Agravamento da inadimplência no mercado livre de energia elétrica
Carlos Augusto Tortoro Jr., sócio do Tortoro, Madureira & Ragazzi Advogados e advogado responsável pela área de energia e contencioso.
Publicado no Canal Energia, dia 31 de janeiro de 2019
O mercado de energia elétrica no Brasil é caracterizado pela existência de dois ambientes de contratação, quais sejam, o ambiente regulado e o ambiente livre, sendo este último a seara onde é possível aos agentes vendedores e compradores pactuarem livremente condições comerciais.
A criação desses dois ambientes de contratação decorreu da alteração do marco regulatório de energia elétrica em 2004, com a perspectiva de permitir a concorrência entre os agentes geradores, de modo que o preço da energia elétrica diminuísse sob a égide da regra de oferta e procura e liberdade de contratação.
Para tanto, os agentes geradores e os compradores precisam estar associados à Câmara de Comercialização de Energia Elétrica – CCEE, que é a responsável por gerir o mercado de energia elétrica no Brasil, sob fiscalização da Agência Nacional de Energia Elétrica – ANEEL.
A CCEE é constituída sob a forma de associação civil de direito privado sem fins lucrativos e tem como seus associados geradores, distribuidores, comercializadores e grandes consumidores de energia elétrica, que podem participar do mercado livre.
Ao se tornarem associados da CCEE, os agentes coadunam com a convenção da associação, que, por sua vez, observa as diretrizes estabelecidas pela ANEEL em resoluções normativas e pela legislação federal.
Nesse sentido, é importante mencionar que, mesmo sendo fiscalizada pela ANEEL, a CCEE é uma associação de direito privado e, por isso, conta com regras internas criadas e ratificadas por seus associados, em clara observância ao princípio constitucional de livre associação.
Desta forma, ao pretender migrar do mercado cativo e se tornar um agente do mercado livre de energia, por exemplo, um grande consumidor deverá atender às estipulações contidas no procedimento de adesão da associação, aceitar os termos de seu estatuto e ratificar as regras de operação, tal como todos os demais associados. Isso é a essência do princípio constitucional de livre associação.
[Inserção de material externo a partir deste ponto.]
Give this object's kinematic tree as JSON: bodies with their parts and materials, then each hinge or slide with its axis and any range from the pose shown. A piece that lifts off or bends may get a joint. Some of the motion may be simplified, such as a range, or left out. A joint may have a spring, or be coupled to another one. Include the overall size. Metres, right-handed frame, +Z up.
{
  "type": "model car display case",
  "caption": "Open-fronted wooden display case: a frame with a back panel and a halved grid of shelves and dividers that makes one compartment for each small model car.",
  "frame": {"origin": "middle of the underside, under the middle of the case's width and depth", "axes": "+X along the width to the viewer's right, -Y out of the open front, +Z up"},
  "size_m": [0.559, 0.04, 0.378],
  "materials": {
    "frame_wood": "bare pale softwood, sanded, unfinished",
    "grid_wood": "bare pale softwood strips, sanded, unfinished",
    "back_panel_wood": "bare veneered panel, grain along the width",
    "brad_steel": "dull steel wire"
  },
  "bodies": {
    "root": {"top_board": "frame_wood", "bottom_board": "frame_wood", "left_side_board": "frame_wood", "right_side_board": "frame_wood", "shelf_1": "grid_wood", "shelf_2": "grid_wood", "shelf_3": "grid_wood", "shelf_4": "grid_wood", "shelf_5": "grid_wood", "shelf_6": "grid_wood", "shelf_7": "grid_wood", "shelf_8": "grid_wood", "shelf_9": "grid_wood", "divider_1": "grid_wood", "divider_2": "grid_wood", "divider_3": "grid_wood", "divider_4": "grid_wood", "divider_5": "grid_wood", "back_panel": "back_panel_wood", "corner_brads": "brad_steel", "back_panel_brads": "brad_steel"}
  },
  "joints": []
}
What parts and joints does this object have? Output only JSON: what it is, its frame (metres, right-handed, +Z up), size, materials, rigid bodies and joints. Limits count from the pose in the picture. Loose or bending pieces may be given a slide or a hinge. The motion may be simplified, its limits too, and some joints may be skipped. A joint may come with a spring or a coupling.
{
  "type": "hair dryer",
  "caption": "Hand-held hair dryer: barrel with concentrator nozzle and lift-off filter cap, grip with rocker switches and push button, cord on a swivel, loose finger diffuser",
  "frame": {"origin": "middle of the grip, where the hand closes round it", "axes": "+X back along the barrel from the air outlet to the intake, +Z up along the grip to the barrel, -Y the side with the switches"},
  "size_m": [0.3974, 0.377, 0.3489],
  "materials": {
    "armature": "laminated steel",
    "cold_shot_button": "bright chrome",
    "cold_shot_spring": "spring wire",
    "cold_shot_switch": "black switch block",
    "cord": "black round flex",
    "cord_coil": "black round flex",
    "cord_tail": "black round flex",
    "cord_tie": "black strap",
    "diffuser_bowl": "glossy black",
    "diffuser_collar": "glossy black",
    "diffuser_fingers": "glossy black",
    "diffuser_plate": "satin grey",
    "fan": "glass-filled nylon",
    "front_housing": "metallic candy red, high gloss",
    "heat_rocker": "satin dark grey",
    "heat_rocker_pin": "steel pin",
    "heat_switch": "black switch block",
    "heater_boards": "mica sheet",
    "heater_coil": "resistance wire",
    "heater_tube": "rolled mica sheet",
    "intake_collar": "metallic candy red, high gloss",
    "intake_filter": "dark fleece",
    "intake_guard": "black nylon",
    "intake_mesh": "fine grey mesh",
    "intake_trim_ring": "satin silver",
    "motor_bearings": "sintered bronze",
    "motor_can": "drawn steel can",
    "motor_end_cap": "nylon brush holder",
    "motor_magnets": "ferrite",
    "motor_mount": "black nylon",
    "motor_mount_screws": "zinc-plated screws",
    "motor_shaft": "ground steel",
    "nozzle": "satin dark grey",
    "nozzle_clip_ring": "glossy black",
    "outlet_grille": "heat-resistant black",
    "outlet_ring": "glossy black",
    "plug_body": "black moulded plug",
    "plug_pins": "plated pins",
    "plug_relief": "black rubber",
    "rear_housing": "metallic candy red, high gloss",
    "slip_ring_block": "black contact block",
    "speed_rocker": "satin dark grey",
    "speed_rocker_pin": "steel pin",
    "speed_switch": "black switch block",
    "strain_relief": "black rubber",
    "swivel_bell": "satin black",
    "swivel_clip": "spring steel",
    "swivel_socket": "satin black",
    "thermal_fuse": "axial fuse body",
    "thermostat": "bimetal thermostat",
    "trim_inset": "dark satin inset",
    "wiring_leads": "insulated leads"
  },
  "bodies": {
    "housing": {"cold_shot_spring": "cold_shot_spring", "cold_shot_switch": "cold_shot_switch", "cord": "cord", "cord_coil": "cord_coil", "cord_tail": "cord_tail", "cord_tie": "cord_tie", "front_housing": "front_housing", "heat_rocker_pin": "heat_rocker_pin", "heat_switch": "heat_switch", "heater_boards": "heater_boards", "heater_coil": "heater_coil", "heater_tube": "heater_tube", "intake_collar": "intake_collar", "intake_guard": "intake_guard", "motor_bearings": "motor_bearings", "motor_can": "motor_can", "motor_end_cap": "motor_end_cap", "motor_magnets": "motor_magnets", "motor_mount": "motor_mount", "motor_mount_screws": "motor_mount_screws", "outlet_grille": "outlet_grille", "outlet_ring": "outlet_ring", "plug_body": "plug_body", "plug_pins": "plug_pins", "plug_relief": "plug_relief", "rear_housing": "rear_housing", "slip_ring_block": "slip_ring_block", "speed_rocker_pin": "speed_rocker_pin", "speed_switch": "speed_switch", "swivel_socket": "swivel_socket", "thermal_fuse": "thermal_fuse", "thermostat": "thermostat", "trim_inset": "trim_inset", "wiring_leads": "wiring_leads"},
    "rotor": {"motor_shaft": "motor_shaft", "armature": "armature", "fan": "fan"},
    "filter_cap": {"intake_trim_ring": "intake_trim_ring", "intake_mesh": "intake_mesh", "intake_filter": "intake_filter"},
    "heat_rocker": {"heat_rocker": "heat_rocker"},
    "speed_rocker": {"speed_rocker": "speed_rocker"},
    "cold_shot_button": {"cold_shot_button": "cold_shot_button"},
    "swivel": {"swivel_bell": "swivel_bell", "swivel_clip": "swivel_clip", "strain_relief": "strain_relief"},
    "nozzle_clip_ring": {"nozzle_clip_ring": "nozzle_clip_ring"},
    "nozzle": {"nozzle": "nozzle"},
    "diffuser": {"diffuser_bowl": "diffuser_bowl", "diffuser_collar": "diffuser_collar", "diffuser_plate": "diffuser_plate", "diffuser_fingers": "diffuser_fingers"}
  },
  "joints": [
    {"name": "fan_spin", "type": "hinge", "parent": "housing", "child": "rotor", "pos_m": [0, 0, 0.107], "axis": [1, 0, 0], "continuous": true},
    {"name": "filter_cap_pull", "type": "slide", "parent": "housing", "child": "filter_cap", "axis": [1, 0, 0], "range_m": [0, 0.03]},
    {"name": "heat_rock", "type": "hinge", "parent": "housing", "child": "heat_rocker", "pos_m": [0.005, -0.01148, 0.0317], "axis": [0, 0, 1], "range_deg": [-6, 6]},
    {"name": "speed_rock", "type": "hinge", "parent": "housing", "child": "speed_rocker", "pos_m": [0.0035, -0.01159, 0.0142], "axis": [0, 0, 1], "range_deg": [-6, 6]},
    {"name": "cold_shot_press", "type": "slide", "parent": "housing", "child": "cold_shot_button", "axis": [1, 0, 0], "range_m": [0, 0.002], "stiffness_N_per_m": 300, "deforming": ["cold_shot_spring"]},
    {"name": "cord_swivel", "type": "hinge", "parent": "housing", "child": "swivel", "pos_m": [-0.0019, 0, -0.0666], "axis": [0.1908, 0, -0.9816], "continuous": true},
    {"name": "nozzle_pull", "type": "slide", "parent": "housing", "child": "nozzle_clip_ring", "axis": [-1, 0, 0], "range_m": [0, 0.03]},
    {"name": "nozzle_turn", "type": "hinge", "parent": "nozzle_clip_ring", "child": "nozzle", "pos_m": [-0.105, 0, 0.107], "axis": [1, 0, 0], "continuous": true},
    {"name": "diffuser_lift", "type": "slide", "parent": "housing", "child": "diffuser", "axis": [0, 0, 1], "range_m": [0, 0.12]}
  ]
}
Contudo, algumas decisões do poder judiciário têm alterado essa dinâmica e criado uma situação delicada em um ambiente que deveria ser pautado pela liberdade de negociação e contratação entre as partes envolvidas.
Não raras as vezes, observa-se decisões judiciais que permitem a manutenção de grandes consumidores no mercado livre de energia que não mais possuem os requisitos iniciais de participação, muito menos, fazem jus à sua manutenção nos quadros da associação que gere o respectivo mercado.
Há que se notar aqui uma intervenção equivocada no âmbito de uma associação civil privada, bem como num mercado que em nada se relaciona com a prestação de um serviço público essencial de distribuição de energia elétrica.
Nestes termos, três situações temerosas se vislumbram de imediato: i) afronta ao direito constitucional de livre associação; ii) risco de aumento de inadimplência no mercado livre de energia; e iii) afetação à livre concorrência.
Em primeiro lugar, como se trata de uma associação civil, qualquer decisão judicial que permita a manutenção de um agente nos quadros associativos da CCEE, não obstante o agente não ostentar mais as características e condições de associabilidade, trata-se de evidente afronta ao princípio constitucional de livre associação, ferindo o direito dos demais associados.
Como consequência lógica da manutenção de um agente no âmbito associativo da CCEE, sem as condições mínimas previstas na convenção da associação, corre-se o risco de elevação da inadimplência no mercado livre de energia elétrica, afetando os demais associados credores, que rateiam os débitos inadimplidos pelos agentes devedores que não mais deveriam estar operando no mercado.
Por fim, uma decisão judicial que permita a manutenção de um associado inadimplente com relação às suas obrigações afeta de maneira direta o também constitucional princípio da livre concorrência, na medida em que concede ao específico agente o direito de se utilizar de energia elétrica do mercado livre de forma gratuita, causando um desequilíbrio concorrencial em relação aos demais agentes do mesmo segmento econômico que pagam pelo insumo produtivo.
Assim, se o desligamento de um determinado agente inadimplente observou e seguiu todas as regras previstas na convenção da associação, não há argumento capaz de fundamentar uma decisão judicial que impeça este ato, caracterizando uma intervenção prejudicial em um ambiente de negócio moldado sob a égide da livre associação e contratação.
Essa situação deve ser foco de atenção, pois com o aumento de agentes no mercado livre de energia elétrica e a vontade do regulador de estimular essa migração, o impacto da inadimplência poderá ser maior, acrescentando mais um ingrediente perigoso para ser solucionado pelo o setor nos próximos anos.